> **Your objective**
Set down exactly, please, each line from the one containing "the whole object" through the one containing "bpy.context.scene.collection.objects.link(empty)", both lines included, and no other line.

> **Provided data**
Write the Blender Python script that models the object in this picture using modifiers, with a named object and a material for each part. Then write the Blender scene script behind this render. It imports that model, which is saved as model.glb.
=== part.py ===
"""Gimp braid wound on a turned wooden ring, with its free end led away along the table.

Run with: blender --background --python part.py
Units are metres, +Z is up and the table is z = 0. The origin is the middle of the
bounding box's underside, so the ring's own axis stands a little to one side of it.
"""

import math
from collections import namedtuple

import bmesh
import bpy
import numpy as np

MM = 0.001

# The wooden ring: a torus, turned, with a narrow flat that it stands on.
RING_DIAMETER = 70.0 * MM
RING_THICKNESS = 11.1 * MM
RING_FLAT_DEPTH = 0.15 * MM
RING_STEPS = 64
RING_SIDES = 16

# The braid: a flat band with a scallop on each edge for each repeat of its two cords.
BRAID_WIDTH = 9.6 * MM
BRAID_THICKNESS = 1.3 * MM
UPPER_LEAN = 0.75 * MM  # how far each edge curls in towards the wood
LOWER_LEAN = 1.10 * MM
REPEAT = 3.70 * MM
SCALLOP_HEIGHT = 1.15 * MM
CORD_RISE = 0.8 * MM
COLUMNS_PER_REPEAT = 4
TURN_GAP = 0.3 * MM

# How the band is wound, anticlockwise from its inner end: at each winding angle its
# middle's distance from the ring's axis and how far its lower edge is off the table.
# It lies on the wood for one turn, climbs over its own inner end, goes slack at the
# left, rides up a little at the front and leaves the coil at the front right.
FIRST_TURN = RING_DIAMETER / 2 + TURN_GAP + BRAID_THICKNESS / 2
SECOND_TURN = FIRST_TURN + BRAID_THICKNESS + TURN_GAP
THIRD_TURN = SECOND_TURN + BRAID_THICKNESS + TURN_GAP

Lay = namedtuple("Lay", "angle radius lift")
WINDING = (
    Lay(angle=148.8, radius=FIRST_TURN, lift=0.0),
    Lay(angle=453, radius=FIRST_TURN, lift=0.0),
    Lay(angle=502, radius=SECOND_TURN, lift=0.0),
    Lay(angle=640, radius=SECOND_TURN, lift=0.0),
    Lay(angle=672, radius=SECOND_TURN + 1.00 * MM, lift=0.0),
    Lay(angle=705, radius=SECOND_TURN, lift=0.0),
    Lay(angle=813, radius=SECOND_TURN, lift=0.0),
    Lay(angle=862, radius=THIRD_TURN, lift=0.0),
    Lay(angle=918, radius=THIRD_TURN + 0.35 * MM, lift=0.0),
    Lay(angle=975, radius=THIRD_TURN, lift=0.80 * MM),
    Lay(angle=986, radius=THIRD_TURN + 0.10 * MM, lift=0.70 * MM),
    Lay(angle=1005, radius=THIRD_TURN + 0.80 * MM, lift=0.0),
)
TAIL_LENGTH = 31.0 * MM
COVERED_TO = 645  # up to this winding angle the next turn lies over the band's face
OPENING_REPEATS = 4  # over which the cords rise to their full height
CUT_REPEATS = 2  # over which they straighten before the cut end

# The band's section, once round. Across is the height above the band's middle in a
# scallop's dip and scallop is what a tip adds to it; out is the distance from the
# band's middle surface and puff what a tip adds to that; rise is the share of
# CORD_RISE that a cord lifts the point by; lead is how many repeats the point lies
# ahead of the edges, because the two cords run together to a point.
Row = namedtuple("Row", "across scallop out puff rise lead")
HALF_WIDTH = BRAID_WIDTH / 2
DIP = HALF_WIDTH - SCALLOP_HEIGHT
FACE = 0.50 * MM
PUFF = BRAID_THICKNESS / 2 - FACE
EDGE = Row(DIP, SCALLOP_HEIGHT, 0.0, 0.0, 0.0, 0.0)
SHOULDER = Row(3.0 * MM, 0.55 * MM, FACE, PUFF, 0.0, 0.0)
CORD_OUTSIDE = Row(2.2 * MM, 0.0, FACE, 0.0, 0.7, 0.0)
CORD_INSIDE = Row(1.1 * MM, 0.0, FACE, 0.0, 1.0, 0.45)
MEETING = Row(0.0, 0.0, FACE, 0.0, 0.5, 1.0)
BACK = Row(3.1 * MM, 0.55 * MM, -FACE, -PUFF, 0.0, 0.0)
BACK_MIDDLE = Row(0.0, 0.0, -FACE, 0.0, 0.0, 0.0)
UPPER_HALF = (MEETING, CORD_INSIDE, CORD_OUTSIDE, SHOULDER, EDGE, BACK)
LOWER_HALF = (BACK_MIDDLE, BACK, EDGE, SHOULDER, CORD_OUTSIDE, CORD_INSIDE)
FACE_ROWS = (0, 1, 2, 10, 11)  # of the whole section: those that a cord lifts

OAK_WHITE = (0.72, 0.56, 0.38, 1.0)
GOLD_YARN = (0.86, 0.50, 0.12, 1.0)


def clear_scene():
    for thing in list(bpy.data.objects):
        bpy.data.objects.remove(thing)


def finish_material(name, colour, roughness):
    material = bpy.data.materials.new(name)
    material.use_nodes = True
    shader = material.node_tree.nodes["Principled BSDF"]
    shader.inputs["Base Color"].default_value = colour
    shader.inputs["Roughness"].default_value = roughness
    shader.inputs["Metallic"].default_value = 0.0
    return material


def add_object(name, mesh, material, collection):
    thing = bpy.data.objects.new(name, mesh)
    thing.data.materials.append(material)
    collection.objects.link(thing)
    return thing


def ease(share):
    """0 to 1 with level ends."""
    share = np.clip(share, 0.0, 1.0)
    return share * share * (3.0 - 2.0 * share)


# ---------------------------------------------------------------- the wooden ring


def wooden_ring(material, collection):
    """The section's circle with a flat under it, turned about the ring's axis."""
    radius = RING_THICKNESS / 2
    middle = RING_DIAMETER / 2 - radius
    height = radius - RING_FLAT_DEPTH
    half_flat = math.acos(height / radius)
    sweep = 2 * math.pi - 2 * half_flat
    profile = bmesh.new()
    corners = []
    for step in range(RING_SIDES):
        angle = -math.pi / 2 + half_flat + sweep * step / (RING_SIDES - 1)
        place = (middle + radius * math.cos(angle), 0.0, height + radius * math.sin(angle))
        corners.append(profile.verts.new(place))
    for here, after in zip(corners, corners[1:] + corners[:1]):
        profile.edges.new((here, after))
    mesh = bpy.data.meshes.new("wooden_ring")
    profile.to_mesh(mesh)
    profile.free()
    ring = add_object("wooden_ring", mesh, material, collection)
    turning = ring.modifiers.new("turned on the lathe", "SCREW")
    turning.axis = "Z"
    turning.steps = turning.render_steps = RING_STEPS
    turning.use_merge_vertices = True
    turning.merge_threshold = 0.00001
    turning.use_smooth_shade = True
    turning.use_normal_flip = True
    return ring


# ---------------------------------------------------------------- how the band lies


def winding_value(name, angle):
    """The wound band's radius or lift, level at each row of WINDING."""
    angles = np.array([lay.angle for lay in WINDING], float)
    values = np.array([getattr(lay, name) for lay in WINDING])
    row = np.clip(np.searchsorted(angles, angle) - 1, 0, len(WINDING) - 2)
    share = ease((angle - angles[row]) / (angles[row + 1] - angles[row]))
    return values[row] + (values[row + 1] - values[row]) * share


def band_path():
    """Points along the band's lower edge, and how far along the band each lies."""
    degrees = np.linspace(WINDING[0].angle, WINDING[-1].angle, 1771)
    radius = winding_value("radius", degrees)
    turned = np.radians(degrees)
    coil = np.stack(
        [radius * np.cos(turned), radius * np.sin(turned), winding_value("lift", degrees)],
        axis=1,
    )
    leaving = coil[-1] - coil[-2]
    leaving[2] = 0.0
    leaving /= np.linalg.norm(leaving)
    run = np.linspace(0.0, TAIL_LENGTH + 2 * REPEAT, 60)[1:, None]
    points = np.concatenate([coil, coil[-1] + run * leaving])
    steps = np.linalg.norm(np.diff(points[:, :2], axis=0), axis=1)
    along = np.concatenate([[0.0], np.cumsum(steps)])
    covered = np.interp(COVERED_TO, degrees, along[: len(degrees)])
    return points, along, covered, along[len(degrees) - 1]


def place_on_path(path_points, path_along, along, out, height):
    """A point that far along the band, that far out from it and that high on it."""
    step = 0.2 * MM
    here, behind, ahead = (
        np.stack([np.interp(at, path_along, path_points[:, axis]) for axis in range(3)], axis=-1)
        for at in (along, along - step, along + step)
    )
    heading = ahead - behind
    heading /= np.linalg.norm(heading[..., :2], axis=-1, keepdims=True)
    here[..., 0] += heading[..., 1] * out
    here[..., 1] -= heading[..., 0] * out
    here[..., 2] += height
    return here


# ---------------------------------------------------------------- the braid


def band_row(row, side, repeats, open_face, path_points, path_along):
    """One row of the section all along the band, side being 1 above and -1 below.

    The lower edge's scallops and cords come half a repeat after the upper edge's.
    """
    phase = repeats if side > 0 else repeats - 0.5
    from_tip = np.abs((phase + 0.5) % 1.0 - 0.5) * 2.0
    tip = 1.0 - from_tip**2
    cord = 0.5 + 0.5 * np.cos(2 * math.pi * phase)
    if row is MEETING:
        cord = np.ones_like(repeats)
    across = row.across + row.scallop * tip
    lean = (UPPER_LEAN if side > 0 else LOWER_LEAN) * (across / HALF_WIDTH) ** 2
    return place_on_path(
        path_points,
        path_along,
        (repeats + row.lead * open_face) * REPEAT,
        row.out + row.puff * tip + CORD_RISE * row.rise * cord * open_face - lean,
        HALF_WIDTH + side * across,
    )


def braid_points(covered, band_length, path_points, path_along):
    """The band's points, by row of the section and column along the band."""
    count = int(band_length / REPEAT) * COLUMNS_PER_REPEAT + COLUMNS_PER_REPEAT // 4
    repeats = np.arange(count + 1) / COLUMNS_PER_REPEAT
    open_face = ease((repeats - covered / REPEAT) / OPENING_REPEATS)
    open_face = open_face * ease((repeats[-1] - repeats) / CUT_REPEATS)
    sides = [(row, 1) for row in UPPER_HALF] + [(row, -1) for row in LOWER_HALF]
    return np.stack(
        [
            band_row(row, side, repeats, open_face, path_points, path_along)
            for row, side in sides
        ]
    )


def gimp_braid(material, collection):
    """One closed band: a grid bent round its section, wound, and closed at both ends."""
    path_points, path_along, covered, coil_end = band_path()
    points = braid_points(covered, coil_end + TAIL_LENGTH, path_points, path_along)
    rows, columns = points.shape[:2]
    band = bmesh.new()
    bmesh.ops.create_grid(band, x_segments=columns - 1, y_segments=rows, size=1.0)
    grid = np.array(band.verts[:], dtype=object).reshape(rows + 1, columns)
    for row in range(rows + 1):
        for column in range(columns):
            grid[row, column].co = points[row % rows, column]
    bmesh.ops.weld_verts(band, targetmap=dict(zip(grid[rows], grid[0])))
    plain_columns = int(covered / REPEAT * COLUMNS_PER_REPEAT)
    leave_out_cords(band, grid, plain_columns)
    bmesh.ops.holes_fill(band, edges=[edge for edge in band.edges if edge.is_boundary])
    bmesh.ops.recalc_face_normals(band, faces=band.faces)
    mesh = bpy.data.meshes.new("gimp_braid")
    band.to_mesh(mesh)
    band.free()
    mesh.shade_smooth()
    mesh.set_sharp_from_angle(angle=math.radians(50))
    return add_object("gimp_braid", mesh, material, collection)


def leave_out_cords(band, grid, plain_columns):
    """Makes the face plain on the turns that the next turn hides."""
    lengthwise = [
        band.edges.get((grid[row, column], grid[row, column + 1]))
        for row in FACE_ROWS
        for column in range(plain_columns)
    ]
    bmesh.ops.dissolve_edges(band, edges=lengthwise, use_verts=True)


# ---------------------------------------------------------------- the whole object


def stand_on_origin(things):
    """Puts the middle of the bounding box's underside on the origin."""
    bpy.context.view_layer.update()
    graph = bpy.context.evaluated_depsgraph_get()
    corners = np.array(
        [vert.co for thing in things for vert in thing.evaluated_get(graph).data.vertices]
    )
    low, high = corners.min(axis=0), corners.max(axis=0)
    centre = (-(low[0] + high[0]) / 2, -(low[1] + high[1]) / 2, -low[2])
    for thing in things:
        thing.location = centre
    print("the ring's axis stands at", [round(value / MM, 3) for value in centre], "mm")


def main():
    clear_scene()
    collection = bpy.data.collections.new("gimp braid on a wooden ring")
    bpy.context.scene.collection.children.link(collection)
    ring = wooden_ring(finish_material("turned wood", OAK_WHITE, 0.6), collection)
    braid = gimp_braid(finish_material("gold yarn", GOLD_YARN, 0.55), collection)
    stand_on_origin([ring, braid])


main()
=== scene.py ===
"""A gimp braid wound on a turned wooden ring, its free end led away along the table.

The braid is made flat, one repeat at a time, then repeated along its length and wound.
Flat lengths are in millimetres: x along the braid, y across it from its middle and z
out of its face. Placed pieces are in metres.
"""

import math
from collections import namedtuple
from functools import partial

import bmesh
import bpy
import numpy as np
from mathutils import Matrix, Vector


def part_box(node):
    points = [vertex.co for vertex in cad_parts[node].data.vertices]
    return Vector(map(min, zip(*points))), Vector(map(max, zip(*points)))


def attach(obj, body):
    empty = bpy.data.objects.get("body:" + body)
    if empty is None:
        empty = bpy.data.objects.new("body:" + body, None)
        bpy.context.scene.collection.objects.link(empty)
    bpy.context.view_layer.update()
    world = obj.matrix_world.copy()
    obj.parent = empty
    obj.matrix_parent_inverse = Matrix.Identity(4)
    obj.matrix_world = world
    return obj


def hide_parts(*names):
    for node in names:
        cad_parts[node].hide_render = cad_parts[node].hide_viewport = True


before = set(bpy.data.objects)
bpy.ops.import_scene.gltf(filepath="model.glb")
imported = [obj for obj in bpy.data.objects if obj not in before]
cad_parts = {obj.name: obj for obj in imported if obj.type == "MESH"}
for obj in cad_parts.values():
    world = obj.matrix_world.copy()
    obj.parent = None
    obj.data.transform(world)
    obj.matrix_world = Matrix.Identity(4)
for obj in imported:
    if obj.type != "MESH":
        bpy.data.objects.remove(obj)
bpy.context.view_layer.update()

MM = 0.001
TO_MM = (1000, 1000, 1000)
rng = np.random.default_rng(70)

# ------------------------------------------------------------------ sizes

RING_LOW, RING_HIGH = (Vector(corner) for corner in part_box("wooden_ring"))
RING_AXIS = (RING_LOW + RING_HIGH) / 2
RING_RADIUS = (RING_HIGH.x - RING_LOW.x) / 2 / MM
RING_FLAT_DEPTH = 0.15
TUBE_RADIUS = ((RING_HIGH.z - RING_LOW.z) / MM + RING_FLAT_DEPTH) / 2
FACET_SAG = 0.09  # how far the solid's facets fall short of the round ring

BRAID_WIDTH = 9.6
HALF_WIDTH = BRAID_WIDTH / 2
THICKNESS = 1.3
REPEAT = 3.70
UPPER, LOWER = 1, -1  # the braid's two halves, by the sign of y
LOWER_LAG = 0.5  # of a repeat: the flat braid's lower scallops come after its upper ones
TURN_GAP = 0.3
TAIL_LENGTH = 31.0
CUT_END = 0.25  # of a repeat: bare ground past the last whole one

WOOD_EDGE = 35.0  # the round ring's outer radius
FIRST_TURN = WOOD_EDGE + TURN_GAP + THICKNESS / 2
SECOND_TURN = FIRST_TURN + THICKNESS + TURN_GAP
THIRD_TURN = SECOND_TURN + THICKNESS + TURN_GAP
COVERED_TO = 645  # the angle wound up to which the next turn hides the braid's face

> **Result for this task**
# ---------------------------------------------------------------- the whole object


def stand_on_origin(things):
    """Puts the middle of the bounding box's underside on the origin."""
    bpy.context.view_layer.update()
    graph = bpy.context.evaluated_depsgraph_get()
    corners = np.array(
        [vert.co for thing in things for vert in thing.evaluated_get(graph).data.vertices]
    )
    low, high = corners.min(axis=0), corners.max(axis=0)
    centre = (-(low[0] + high[0]) / 2, -(low[1] + high[1]) / 2, -low[2])
    for thing in things:
        thing.location = centre
    print("the ring's axis stands at", [round(value / MM, 3) for value in centre], "mm")


def main():
    clear_scene()
    collection = bpy.data.collections.new("gimp braid on a wooden ring")
    bpy.context.scene.collection.children.link(collection)
    ring = wooden_ring(finish_material("turned wood", OAK_WHITE, 0.6), collection)
    braid = gimp_braid(finish_material("gold yarn", GOLD_YARN, 0.55), collection)
    stand_on_origin([ring, braid])


main()
=== scene.py ===
"""A gimp braid wound on a turned wooden ring, its free end led away along the table.

The braid is made flat, one repeat at a time, then repeated along its length and wound.
Flat lengths are in millimetres: x along the braid, y across it from its middle and z
out of its face. Placed pieces are in metres.
"""

import math
from collections import namedtuple
from functools import partial

import bmesh
import bpy
import numpy as np
from mathutils import Matrix, Vector


def part_box(node):
    points = [vertex.co for vertex in cad_parts[node].data.vertices]
    return Vector(map(min, zip(*points))), Vector(map(max, zip(*points)))


def attach(obj, body):
    empty = bpy.data.objects.get("body:" + body)
    if empty is None:
        empty = bpy.data.objects.new("body:" + body, None)
        bpy.context.scene.collection.objects.link(empty)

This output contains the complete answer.